Mon Jul 27 16:07:16 EDT 2009

r2 wrote:
> On Jul 27, 9:06 am, Peter Otten <__pete... at web.de> wrote:
>   
>> r2 wrote:
>>     
>>> I have a memory dump from a machine I am trying to analyze. I can view
>>> the file in a hex editor to see text strings in the binary code. I
>>> don't see a way to save these ascii representations of the binary, so
>>> I went digging into Python to see if there were any modules to help.
>>>       
>>> I found one I think might do what I want it to do - the binascii
>>> module. Can anyone describe to me how to convert a raw binary file to
>>> an ascii file using this module. I've tried? Boy, I've tried.
>>>       
>> That won't work because a text editor doesn't need any help to convert the
>> bytes into characters. If it expects ascii it just will be puzzled by bytes
>> that are not valid ascii. Also, it will happily display byte sequences that
>> are valid ascii, but that you as a user will see as gibberish because they
>> were meant to be binary data by the program that wrote them.
>>
>>     
>>> Am I correct in assuming I can get the converted binary to ascii text
>>> I see in a hex editor using this module? I'm new to this forensics
>>> thing and it's quite possible I am mixing technical terms. I am not
>>> new to Python, however. Thanks for your help.
>>>       
>> Unix has the "strings" commandline tool to extract text from a binary.
>> Get hold of a copy of the MinGW tools if you are on windows.
>>
>> Peter
>>     
>
> Okay. Thanks for the guidance. I have a machine with Linux, so I
> should be able to do what you describe above. Could Python extract the
> strings from the binary as well? Just wondering.
>
>   
Yes, you could do the same thing in Python easily enough.  And with the 
advantage that you could define your own meanings for "characters."
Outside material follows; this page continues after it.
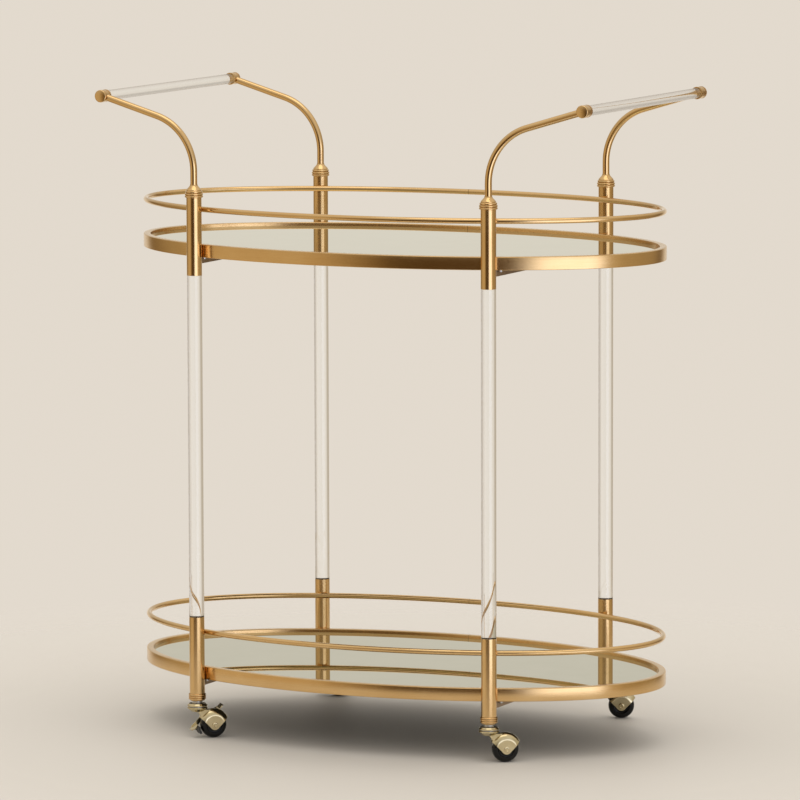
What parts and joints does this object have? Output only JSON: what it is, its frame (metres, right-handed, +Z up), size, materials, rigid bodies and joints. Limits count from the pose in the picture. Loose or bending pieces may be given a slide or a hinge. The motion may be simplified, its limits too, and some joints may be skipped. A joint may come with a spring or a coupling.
{
  "type": "bar cart",
  "caption": "Oval bar cart on swivel casters: mirrored trays with gallery rails, clear posts in metal sleeves, and a clear push bar on curved arms at each end.",
  "frame": {"origin": "on the floor under the middle of the cart", "axes": "+X along the trays towards the right push bar, -Y the front, +Z up"},
  "size_m": [0.81, 0.465, 0.9353],
  "materials": {
    "gold_metal": "satin brushed gold",
    "polished_gold": "polished pale gold",
    "clear_acrylic": "clear polished acrylic",
    "mirror": "mirror glass with a warm tint",
    "board": "dark painted board",
    "bright_steel": "zinc plated",
    "dark_bronze": "satin dark bronze paint",
    "black_wheel": "smooth black",
    "dark_plastic": "matte black"
  },
  "bodies": {
    "frame": {"front_left_handle_arm": "gold_metal", "front_left_handle_cap": "gold_metal", "front_left_upper_sleeve": "gold_metal", "front_left_acrylic_post": "clear_acrylic", "front_left_lower_sleeve": "gold_metal", "front_right_handle_arm": "gold_metal", "front_right_handle_cap": "gold_metal", "front_right_upper_sleeve": "gold_metal", "front_right_acrylic_post": "clear_acrylic", "front_right_lower_sleeve": "gold_metal", "back_left_handle_arm": "gold_metal", "back_left_handle_cap": "gold_metal", "back_left_upper_sleeve": "gold_metal", "back_left_acrylic_post": "clear_acrylic", "back_left_lower_sleeve": "gold_metal", "back_right_handle_arm": "gold_metal", "back_right_handle_cap": "gold_metal", "back_right_upper_sleeve": "gold_metal", "back_right_acrylic_post": "clear_acrylic", "back_right_lower_sleeve": "gold_metal", "top_collars": "gold_metal", "bottom_collars": "gold_metal", "stem_sockets": "dark_plastic", "caster_stems": "bright_steel", "caster_top_plates": "polished_gold", "swivel_washers": "bright_steel", "tray_screws": "bright_steel", "post_studs": "bright_steel", "left_handle_bar": "clear_acrylic", "right_handle_bar": "clear_acrylic", "upper_tray_frame": "gold_metal", "upper_mirror": "mirror", "upper_backing_board": "board", "upper_gallery_rail": "gold_metal", "upper_left_crossbar": "dark_bronze", "upper_right_crossbar": "dark_bronze", "lower_tray_frame": "gold_metal", "lower_mirror": "mirror", "lower_backing_board": "board", "lower_gallery_rail": "gold_metal", "lower_left_crossbar": "dark_bronze", "lower_right_crossbar": "dark_bronze"},
    "front_left_caster": {"front_left_caster_hood": "polished_gold", "front_left_caster_axle": "polished_gold", "front_left_brake_pin": "polished_gold"},
    "front_left_wheel": {"front_left_caster_wheel": "black_wheel"},
    "front_left_brake": {"front_left_brake_lever": "polished_gold", "front_left_brake_shoe": "dark_plastic"},
    "front_right_caster": {"front_right_caster_hood": "polished_gold", "front_right_caster_axle": "polished_gold"},
    "front_right_wheel": {"front_right_caster_wheel": "black_wheel"},
    "back_left_caster": {"back_left_caster_hood": "polished_gold", "back_left_caster_axle": "polished_gold", "back_left_brake_pin": "polished_gold"},
    "back_left_wheel": {"back_left_caster_wheel": "black_wheel"},
    "back_left_brake": {"back_left_brake_lever": "polished_gold", "back_left_brake_shoe": "dark_plastic"},
    "back_right_caster": {"back_right_caster_hood": "polished_gold", "back_right_caster_axle": "polished_gold"},
    "back_right_wheel": {"back_right_caster_wheel": "black_wheel"}
  },
  "joints": [
    {"name": "front_left_swivel", "type": "hinge", "parent": "frame", "child": "front_left_caster", "pos_m": [-0.23284, -0.20208, 0.046], "axis": [0, 0, 1], "continuous": true},
    {"name": "front_left_wheel_spin", "type": "hinge", "parent": "front_left_caster", "child": "front_left_wheel", "pos_m": [-0.21565, -0.18605, 0.019], "axis": [-0.682, 0.7314, 0], "continuous": true},
    {"name": "front_left_brake_press", "type": "hinge", "parent": "front_left_caster", "child": "front_left_brake", "pos_m": [-0.22296, -0.19287, 0.031], "axis": [0.682, -0.7314, 0], "range_deg": [0, 8]},
    {"name": "front_right_swivel", "type": "hinge", "parent": "frame", "child": "front_right_caster", "pos_m": [0.23284, -0.20208, 0.046], "axis": [0, 0, 1], "continuous": true},
    {"name": "front_right_wheel_spin", "type": "hinge", "parent": "front_right_caster", "child": "front_right_wheel", "pos_m": [0.2511, -0.18729, 0.019], "axis": [-0.6293, 0.7771, 0], "continuous": true},
    {"name": "back_left_swivel", "type": "hinge", "parent": "frame", "child": "back_left_caster", "pos_m": [-0.23284, 0.20208, 0.046], "axis": [0, 0, 1], "continuous": true},
    {"name": "back_left_wheel_spin", "type": "hinge", "parent": "back_left_caster", "child": "back_left_wheel", "pos_m": [-0.21075, 0.21011, 0.019], "axis": [-0.342, 0.9397, 0], "continuous": true},
    {"name": "back_left_brake_press", "type": "hinge", "parent": "back_left_caster", "child": "back_left_brake", "pos_m": [-0.22015, 0.20669, 0.031], "axis": [0.342, -0.9397, 0], "range_deg": [0, 8]},
    {"name": "back_right_swivel", "type": "hinge", "parent": "frame", "child": "back_right_caster", "pos_m": [0.23284, 0.20208, 0.046], "axis": [0, 0, 1], "continuous": true},
    {"name": "back_right_wheel_spin", "type": "hinge", "parent": "back_right_caster", "child": "back_right_wheel", "pos_m": [0.25413, 0.21201, 0.019], "axis": [-0.4226, 0.9063, 0], "continuous": true}
  ]
}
The memory dump could be storing characters that are strictly ASCII.  Or 
it could have EBCDIC, or UTF-8.  And it could be Unicode, 16 bit or 32 
bits, and big-endian or little-endian.  Or the characters could be in 
some other format specific to a particular program.

However, it's probably very useful to see what a "strings" program might 
look like, because you can quickly code variations on it, to suit your 
particular data.
Something like the following (totally untested)

def isprintable(char):
    return 0x20 <= char <= 0x7f

def string(filename):
    data = open(filename, "rb").read()
    count = 0
    line = ""
    for ch in data:
        if isprintable(ch):
             count += 1
             line = line + ch
        else:
             if count > 4 :     #cutoff, don't print strings smaller 
than this because they're probably just coincidence
                 print line
                 count = 0
                 line= ""
    print line

Now you can change the definition of what's "printable", you can change 
the min-length that you care about.  And of course you can fine-tune 
things like max-length lines and such.

DaveA